Back in February, a bus driver, Rickey Wagoner, claimed that he was shot at by three teenagers while he was standing outside his bus. But he survived because a Bible he was carrying in his shirt pocket miraculously stopped the bullets. (The version of the Bible was a translation by Eugene Peterson titled 'The Message'.)
Police have now conducted a thorough investigation and concluded that the bus driver couldn't have been telling the truth. According to the
Dayton Daily News:
Police ballistics tests showed that bullets fired from the handgun - a 25-caliber Raven model semiautomatic - at the same distance as had been fired at Wagoner’s book penetrated the book and traveled 15 inches through a gel designed to simulate the effect of bullets on a human body.
People have been telling stories about Bibles stopping bullets for a very long time.
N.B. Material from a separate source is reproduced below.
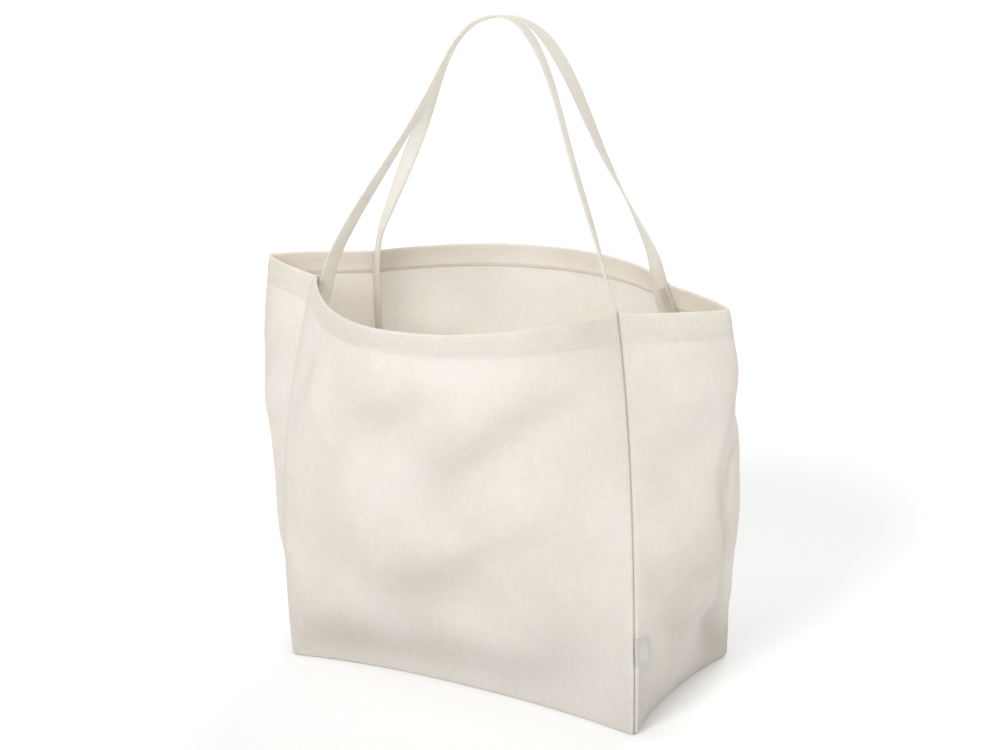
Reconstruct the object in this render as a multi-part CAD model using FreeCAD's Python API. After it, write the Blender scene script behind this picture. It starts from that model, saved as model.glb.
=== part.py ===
import FreeCAD, Part
import math
import os

# Open-topped canvas carrier: four sewn walls on a flat base, two long strap handles
# sewn into the corner seams, and a small side label. Millimetres, +Z up, +X to the
# right of the front panel, origin at the middle of the underside.

V = FreeCAD.Vector

# Bag body
BAG_HEIGHT = 400.0
BASE_HALF_WIDTH = 203.0
BASE_HALF_DEPTH = 100.0
RIM_HALF_WIDTH = 171.0      # the mouth is drawn in where the handles pull on the corners
RIM_HALF_DEPTH = 52.0
CLOTH = 1.2                 # heavy plain canvas
HEM_DEPTH = 25.0
HEM_CLOTH = 1.4             # the turned-in layer behind each rim
LAYER_GAP = 0.1

# Each wall bows between its two corner seams: bow at the base and at the rim (outward
# is positive), how early the bow fills out with height, where its crown lies along the
# wall, its roundness at the base and at the rim, and how far the rim sags.
WALLS = {
    "front": dict(start=(-1, -1), end=(1, -1), base=-20.0, rim=98.0, fill=0.87,
                  crown=0.46, low_round=2.2, rim_round=2.2, sag=11.0),
    "right": dict(start=(1, -1), end=(1, 1), base=-14.0, rim=86.0, fill=1.5,
                  crown=0.5, low_round=2.4, rim_round=1.35, sag=0.0),
    "back": dict(start=(1, 1), end=(-1, 1), base=-18.0, rim=82.0, fill=1.32,
                 crown=0.5, low_round=2.2, rim_round=2.2, sag=0.0),
    "left": dict(start=(-1, 1), end=(-1, -1), base=-14.0, rim=96.0, fill=2.2,
                 crown=0.5, low_round=2.2, rim_round=1.35, sag=0.0),
}
NEXT_WALL = {"front": "right", "right": "back", "back": "left", "left": "front"}
CORNERS = {"front_left": "left", "front_right": "front", "back_right": "right", "back_left": "back"}
ACROSS_POINTS = 16          # sample stretches along a wall and up it
UPWARD_POINTS = 12
MITRE_REACH = 0.1           # share of a wall over which its thickness turns into the corner

# Bound seam allowances and strap tails, standing inward from each corner seam
SEAM_START = 6.0
BINDING_WIDTH = 10.0
BINDING_CLOTH = 3.0
TAIL_LENGTH = 90.0
TAIL_TOP_GAP = 1.0
SEAM_STEPS = 6

# Handles: flat folded straps, each from its left foot over the arch to its right foot.
# A row is the strap's middle (x, y, z) and how far, in degrees, its width is turned about
# the strap's own line from facing front to back.
STRAP_WIDTH = 15.0
STRAP_CLOTH = 2.4
LOOP_FOLD_Z = 520.0         # the upper fold line; the lower one is at both feet
FOLD_GAP = 0.4
FOLD_ROOM = 9.0             # no row this near the upper fold, where the ends are cut level
STRAP_LINES = {
    "front": [(-163.0, -44.0, 401.5, -34), (-154.0, -41.8, 417.5, -24), (-143.6, -39.5, 436.4, -22),
              (-123.7, -35.5, 467.5, -17), (-108.0, -32.0, 490.3, -13), (-93.2, -28.6, 511.3, -7),
              (-66.5, -22.3, 549.9, 2), (-39.9, -16.3, 593.0, 12), (-27.4, -13.8, 615.4, 17),
              (-15.0, -11.9, 634.1, 17), (-3.0, -10.8, 646.4, 12), (4.3, -10.3, 651.3, 6),
              (14.2, -10.0, 655.5, 0), (25.2, -9.8, 658.0, -6), (36.0, -9.8, 658.2, -11),
              (46.1, -9.9, 656.1, -12), (54.6, -10.2, 651.8, -8), (61.6, -10.7, 646.0, -2),
              (69.1, -11.5, 637.0, -1), (79.7, -13.2, 618.9, -7), (88.5, -15.4, 599.6, -11),
              (95.7, -17.9, 581.0, -14), (115.5, -26.2, 526.8, -15), (131.0, -32.2, 488.6, -17),
              (142.1, -36.1, 460.5, -22), (152.2, -40.0, 431.0, -28), (163.0, -44.0, 401.5, -36)],
    "back": [(-163.4, 44.0, 401.5, 45), (-159.2, 42.4, 411.0, 46), (-152.5, 40.3, 427.8, 51),
             (-140.6, 37.6, 448.0, 62), (-125.1, 33.9, 473.7, 77), (-110.5, 30.2, 497.9, 93),
             (-98.2, 27.0, 518.1, 112), (-84.9, 23.7, 540.2, 136), (-71.5, 20.4, 562.6, 162),
             (-58.2, 17.4, 585.3, 183), (-44.4, 14.8, 608.3, 193), (-29.7, 12.8, 628.0, 194),
             (-15.6, 11.5, 640.8, 191), (-4.7, 10.9, 647.4, 187), (7.6, 10.5, 652.1, 180),
             (22.0, 10.3, 654.6, 173), (34.9, 10.3, 654.3, 169), (47.3, 10.6, 651.1, 170),
             (58.6, 11.1, 645.0, 176), (66.4, 11.7, 638.4, 184), (73.2, 12.3, 630.5, 192),
             (83.6, 13.9, 613.9, 196), (93.2, 16.2, 593.7, 194), (100.9, 18.8, 573.8, 190),
             (115.3, 24.6, 533.5, 174), (122.6, 27.4, 515.6, 164), (131.4, 30.6, 496.0, 153),
             (141.4, 34.0, 474.0, 141), (149.0, 36.5, 456.9, 130), (157.3, 39.2, 436.5, 112),
             (163.0, 41.8, 416.0, 92), (166.0, 43.6, 401.5, 74)],
}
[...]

David Emery lists an example from the 17th century, which involved one of Oliver Cromwell's soldiers supposedly being saved by a Bible in his pocket.
Stories about "magic bullets" (as Jan Harold Brunvand refers to this type of legend) pop up pretty frequently in the news. I
posted back in 2009 about a woman in Brazil who claimed her life was saved by a wad of cash stuffed in her bra.
As I noted then, Mythbusters once put this legend to the test and found that a hardcover book needs to be at least 400 pages long to have any chance of stopping a bullet. Anything less doesn't stand much of a chance.